● What this task involves: Within the material below, locate the line with "the edges' roundings." and the line with "depsgraph = bpy.context.evaluated_depsgraph_get()", then return those two lines and all lines between them, exactly as written.

++++ Given data

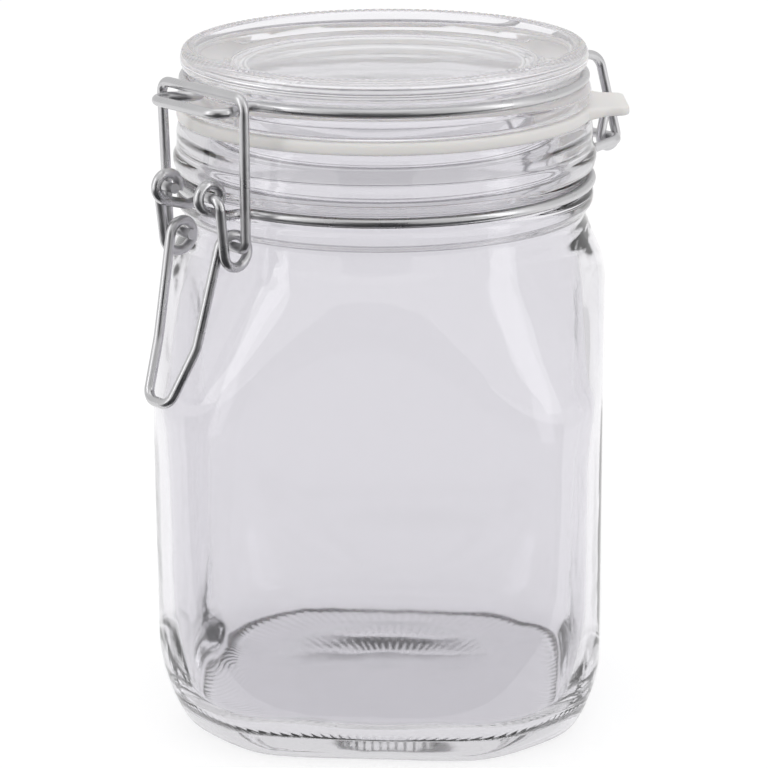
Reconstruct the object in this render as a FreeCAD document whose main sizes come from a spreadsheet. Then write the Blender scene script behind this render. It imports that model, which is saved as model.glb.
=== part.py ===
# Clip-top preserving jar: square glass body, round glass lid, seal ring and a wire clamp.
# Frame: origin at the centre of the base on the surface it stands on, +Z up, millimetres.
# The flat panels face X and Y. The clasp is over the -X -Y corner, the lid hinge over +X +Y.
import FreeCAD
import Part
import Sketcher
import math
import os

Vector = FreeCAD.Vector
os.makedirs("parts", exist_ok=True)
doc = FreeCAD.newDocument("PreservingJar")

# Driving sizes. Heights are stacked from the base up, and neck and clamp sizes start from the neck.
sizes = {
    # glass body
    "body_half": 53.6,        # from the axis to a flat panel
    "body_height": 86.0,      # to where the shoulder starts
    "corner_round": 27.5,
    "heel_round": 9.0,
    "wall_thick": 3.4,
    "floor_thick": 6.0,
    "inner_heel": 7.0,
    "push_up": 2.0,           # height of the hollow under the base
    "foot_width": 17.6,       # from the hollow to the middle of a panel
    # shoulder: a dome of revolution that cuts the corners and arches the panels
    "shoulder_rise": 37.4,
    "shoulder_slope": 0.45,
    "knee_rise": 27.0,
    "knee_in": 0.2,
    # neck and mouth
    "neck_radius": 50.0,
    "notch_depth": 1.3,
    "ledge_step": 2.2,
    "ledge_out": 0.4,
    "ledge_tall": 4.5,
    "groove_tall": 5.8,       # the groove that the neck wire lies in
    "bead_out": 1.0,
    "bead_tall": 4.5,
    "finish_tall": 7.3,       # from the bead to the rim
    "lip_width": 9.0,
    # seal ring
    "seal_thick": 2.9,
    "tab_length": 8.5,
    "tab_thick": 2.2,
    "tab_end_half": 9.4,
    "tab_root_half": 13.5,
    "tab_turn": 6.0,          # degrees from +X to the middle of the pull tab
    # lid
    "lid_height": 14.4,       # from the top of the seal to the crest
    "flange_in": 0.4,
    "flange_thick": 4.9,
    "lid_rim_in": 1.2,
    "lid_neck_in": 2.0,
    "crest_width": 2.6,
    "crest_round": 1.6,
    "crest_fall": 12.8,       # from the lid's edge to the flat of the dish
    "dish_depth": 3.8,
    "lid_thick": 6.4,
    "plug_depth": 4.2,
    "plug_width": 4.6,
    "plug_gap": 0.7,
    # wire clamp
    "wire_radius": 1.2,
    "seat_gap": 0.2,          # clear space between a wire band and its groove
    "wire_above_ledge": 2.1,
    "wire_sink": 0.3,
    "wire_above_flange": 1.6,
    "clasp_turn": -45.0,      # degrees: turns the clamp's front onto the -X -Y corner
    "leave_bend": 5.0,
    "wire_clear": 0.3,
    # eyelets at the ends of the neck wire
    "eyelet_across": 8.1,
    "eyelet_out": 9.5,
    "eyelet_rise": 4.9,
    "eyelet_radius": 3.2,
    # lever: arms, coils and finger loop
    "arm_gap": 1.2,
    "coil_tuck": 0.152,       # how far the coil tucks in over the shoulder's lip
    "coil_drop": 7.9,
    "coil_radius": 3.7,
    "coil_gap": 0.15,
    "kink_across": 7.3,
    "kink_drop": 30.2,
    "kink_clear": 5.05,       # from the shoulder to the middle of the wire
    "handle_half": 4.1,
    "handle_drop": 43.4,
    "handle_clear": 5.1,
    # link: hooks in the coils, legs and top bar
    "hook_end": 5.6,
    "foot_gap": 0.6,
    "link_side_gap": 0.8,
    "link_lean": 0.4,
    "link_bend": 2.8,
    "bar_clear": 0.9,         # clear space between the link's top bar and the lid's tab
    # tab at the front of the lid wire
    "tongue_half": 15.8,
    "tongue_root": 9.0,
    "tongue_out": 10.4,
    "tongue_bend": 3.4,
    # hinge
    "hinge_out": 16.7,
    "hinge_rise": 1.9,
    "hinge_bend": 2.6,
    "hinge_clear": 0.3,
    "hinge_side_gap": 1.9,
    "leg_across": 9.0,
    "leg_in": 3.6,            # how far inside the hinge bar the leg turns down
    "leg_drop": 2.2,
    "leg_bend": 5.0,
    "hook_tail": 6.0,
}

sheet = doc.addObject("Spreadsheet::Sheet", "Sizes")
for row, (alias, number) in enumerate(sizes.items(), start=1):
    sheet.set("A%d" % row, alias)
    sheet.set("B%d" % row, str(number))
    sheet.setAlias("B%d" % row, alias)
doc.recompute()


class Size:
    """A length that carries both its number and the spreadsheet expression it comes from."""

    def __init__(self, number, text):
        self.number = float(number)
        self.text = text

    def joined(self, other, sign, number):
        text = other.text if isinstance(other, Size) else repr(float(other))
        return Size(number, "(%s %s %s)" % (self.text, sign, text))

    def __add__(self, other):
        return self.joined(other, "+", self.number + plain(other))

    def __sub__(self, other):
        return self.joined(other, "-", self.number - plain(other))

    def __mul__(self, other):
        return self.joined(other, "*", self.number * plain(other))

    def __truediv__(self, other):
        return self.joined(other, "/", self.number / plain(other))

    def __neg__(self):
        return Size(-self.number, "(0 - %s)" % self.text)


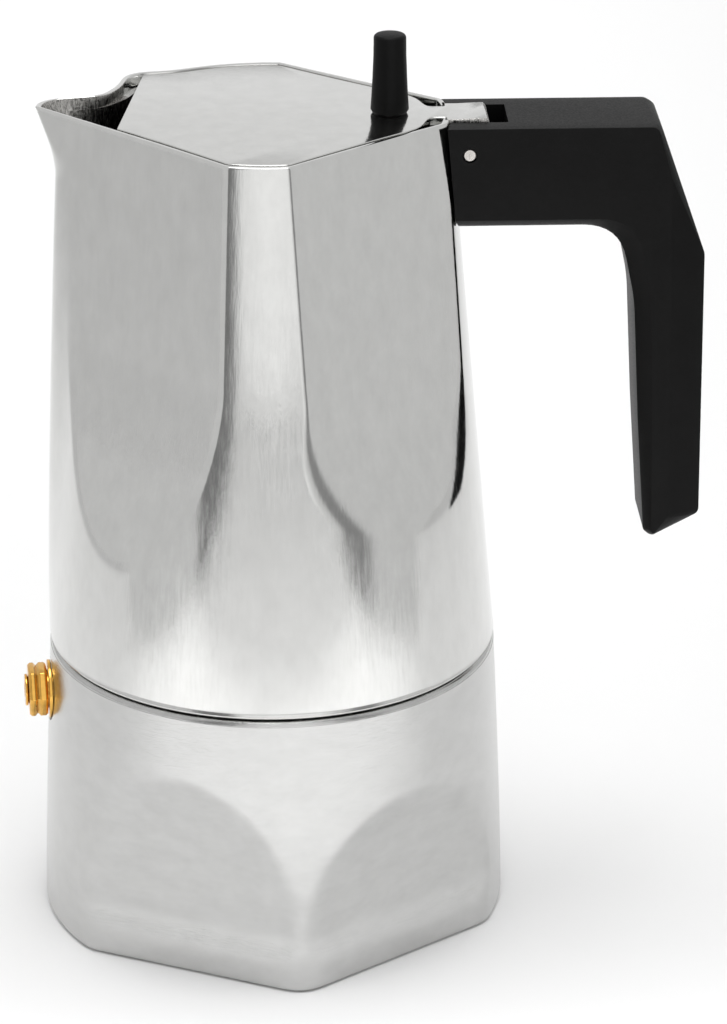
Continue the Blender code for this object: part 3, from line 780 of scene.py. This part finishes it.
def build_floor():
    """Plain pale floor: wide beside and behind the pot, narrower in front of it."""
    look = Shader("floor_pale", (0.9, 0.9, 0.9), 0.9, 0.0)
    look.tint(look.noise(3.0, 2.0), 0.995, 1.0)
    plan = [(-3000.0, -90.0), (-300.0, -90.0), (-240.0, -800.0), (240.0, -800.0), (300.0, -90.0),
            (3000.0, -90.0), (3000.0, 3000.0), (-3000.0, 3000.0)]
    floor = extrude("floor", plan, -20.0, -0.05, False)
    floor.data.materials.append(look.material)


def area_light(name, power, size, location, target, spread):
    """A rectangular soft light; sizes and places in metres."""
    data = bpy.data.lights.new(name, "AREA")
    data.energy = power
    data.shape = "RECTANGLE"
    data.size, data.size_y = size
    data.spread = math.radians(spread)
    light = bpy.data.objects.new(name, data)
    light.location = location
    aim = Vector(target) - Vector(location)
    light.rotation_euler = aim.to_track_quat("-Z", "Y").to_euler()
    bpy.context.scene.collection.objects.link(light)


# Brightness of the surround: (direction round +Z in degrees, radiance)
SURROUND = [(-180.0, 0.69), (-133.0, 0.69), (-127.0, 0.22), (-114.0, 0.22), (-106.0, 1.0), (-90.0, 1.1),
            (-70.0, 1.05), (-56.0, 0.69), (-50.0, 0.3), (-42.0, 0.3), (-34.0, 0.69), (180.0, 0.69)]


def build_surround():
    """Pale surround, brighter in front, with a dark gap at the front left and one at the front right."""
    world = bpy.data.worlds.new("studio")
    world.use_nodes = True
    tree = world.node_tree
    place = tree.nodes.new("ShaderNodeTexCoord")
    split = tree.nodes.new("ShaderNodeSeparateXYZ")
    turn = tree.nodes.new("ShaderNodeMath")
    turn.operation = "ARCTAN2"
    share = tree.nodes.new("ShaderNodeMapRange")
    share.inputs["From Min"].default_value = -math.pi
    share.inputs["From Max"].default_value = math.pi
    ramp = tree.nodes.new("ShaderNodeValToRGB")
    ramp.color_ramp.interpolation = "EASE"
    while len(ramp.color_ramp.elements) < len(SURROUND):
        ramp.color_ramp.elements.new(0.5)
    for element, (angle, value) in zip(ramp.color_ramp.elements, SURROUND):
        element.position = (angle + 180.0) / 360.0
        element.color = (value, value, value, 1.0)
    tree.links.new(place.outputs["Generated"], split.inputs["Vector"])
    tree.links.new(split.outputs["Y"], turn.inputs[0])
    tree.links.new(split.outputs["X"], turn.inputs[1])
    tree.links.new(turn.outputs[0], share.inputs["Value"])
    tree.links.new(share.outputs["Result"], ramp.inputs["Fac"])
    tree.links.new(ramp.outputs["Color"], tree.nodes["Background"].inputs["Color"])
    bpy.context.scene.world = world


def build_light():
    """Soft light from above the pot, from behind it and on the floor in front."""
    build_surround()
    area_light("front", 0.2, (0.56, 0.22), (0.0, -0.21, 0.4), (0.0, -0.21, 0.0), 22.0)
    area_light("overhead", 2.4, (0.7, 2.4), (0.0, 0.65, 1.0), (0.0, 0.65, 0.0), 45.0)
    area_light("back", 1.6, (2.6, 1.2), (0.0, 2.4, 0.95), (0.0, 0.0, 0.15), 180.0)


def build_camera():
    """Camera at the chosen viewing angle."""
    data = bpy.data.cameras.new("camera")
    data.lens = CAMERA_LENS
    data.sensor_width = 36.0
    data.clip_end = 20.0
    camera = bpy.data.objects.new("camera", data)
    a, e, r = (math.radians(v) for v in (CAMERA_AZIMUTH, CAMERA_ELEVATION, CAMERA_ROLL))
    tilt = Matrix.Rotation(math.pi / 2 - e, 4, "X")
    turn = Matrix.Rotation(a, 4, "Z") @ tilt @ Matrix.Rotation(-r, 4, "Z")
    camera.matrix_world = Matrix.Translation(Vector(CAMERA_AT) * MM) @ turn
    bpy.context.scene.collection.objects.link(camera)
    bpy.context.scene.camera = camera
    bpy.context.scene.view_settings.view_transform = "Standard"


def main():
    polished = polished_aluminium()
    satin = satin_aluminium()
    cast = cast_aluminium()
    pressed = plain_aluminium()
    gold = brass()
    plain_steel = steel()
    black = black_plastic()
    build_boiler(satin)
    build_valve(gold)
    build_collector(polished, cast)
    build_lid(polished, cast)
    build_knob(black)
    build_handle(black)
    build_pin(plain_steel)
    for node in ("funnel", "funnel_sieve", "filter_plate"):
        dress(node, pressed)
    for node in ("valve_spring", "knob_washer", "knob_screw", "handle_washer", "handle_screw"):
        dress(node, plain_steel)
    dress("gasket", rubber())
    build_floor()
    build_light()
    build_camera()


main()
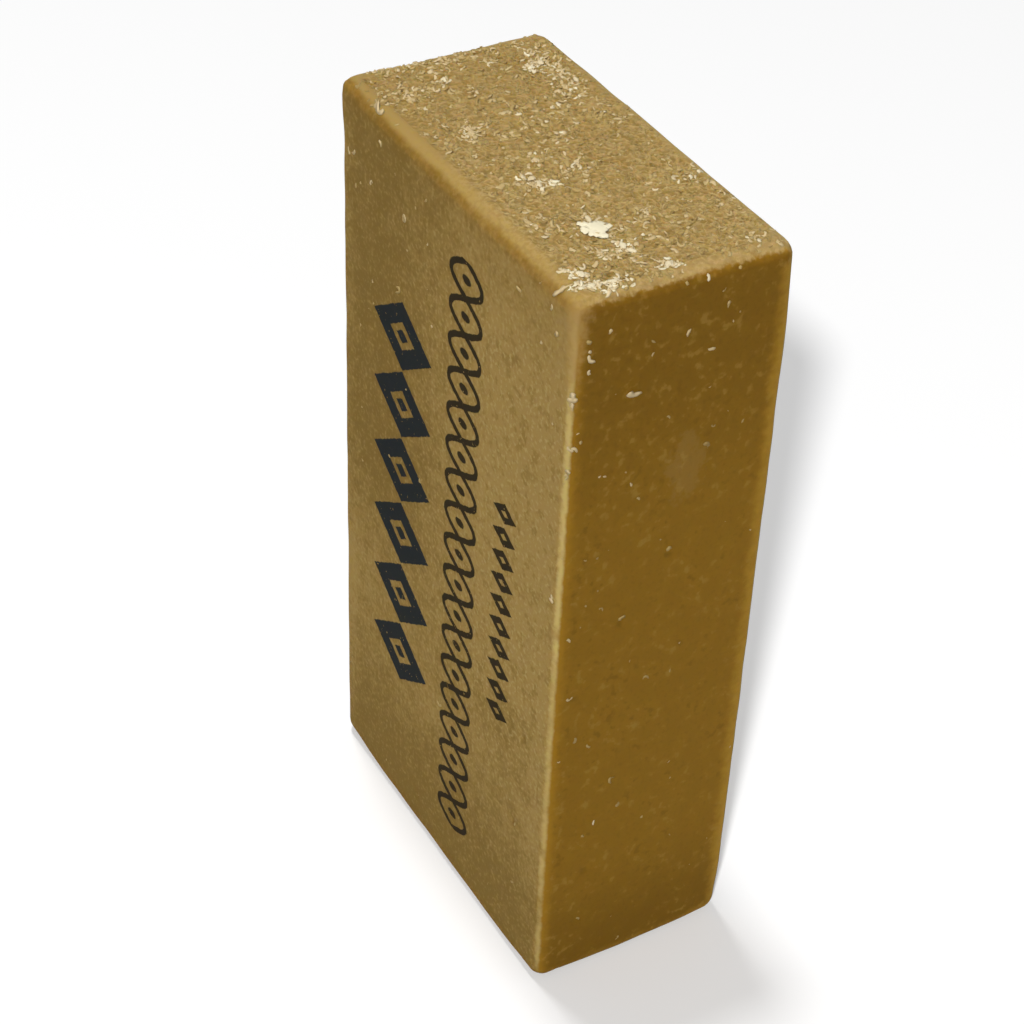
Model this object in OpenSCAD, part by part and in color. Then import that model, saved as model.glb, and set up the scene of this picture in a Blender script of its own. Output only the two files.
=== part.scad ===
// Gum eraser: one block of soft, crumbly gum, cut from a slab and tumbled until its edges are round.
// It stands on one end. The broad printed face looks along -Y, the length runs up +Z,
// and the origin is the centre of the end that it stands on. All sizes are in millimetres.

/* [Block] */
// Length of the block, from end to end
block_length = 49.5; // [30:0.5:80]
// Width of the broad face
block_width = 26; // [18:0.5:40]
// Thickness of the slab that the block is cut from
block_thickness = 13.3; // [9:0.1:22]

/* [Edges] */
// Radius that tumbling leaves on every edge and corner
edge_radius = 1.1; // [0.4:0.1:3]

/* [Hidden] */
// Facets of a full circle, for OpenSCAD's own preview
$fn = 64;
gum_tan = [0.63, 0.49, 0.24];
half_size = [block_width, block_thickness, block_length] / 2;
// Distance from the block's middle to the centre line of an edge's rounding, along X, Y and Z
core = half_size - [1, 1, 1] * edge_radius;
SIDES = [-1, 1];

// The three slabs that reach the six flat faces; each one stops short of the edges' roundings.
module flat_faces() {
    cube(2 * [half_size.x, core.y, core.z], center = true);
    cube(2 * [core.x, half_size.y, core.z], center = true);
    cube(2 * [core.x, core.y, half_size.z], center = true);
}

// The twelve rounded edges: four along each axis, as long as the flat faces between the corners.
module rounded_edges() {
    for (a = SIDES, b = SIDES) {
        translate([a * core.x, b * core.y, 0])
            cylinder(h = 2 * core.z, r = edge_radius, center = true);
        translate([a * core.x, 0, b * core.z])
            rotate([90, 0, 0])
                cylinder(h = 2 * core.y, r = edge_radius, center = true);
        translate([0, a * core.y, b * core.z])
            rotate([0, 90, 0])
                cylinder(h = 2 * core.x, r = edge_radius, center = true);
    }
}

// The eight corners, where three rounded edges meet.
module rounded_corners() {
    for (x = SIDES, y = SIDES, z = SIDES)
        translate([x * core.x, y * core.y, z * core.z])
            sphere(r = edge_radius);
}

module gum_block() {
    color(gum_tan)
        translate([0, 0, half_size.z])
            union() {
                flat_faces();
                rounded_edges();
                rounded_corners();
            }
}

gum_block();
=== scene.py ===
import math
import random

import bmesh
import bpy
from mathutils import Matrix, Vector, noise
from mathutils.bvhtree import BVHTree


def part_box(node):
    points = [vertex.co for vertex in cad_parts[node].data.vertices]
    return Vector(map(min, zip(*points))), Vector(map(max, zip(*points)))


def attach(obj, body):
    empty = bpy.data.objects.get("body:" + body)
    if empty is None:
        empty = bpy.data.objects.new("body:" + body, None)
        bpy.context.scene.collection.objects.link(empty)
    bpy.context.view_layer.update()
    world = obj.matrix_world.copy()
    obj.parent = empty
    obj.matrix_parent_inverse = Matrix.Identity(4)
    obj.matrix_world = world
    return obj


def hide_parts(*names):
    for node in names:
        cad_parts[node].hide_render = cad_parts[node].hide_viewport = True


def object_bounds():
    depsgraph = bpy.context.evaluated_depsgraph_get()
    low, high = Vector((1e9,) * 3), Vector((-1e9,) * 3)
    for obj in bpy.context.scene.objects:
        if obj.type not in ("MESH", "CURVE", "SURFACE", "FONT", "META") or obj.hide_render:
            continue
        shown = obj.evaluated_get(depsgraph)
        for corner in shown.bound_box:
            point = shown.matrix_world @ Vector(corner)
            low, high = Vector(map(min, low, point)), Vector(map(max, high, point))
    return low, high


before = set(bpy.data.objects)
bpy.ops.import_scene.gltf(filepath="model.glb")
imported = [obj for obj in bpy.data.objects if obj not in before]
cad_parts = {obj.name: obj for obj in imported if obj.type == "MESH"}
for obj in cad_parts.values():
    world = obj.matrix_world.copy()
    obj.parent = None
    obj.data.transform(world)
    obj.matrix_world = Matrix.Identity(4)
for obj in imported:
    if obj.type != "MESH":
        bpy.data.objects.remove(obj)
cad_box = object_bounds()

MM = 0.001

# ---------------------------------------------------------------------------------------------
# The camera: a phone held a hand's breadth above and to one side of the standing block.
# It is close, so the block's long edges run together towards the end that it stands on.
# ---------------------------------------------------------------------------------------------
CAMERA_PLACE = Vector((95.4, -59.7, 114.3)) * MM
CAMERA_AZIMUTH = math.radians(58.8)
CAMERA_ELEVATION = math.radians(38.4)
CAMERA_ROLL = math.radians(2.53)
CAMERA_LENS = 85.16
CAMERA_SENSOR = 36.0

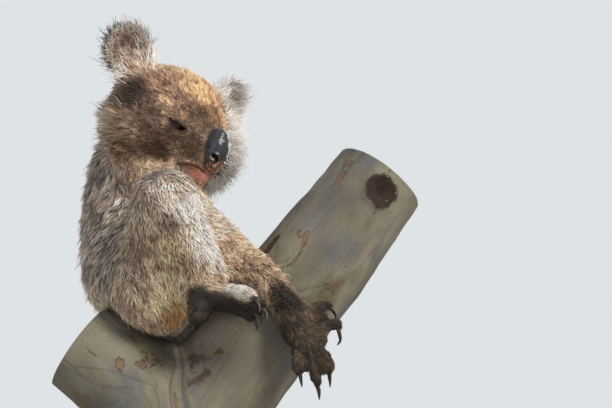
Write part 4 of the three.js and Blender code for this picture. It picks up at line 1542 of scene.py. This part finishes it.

++++++++

● Response below:
// The three slabs that reach the six flat faces; each one stops short of the edges' roundings.
module flat_faces() {
    cube(2 * [half_size.x, core.y, core.z], center = true);
    cube(2 * [core.x, half_size.y, core.z], center = true);
    cube(2 * [core.x, core.y, half_size.z], center = true);
}

// The twelve rounded edges: four along each axis, as long as the flat faces between the corners.
module rounded_edges() {
    for (a = SIDES, b = SIDES) {
        translate([a * core.x, b * core.y, 0])
            cylinder(h = 2 * core.z, r = edge_radius, center = true);
        translate([a * core.x, 0, b * core.z])
            rotate([90, 0, 0])
                cylinder(h = 2 * core.y, r = edge_radius, center = true);
        translate([0, a * core.y, b * core.z])
            rotate([0, 90, 0])
                cylinder(h = 2 * core.x, r = edge_radius, center = true);
    }
}

// The eight corners, where three rounded edges meet.
module rounded_corners() {
    for (x = SIDES, y = SIDES, z = SIDES)
        translate([x * core.x, y * core.y, z * core.z])
            sphere(r = edge_radius);
}

module gum_block() {
    color(gum_tan)
        translate([0, 0, half_size.z])
            union() {
                flat_faces();
                rounded_edges();
                rounded_corners();
            }
}

gum_block();
=== scene.py ===
import math
import random

import bmesh
import bpy
from mathutils import Matrix, Vector, noise
from mathutils.bvhtree import BVHTree


def part_box(node):
    points = [vertex.co for vertex in cad_parts[node].data.vertices]
    return Vector(map(min, zip(*points))), Vector(map(max, zip(*points)))


def attach(obj, body):
    empty = bpy.data.objects.get("body:" + body)
    if empty is None:
        empty = bpy.data.objects.new("body:" + body, None)
        bpy.context.scene.collection.objects.link(empty)
    bpy.context.view_layer.update()
    world = obj.matrix_world.copy()
    obj.parent = empty
    obj.matrix_parent_inverse = Matrix.Identity(4)
    obj.matrix_world = world
    return obj


def hide_parts(*names):
    for node in names:
        cad_parts[node].hide_render = cad_parts[node].hide_viewport = True


def object_bounds():
    depsgraph = bpy.context.evaluated_depsgraph_get()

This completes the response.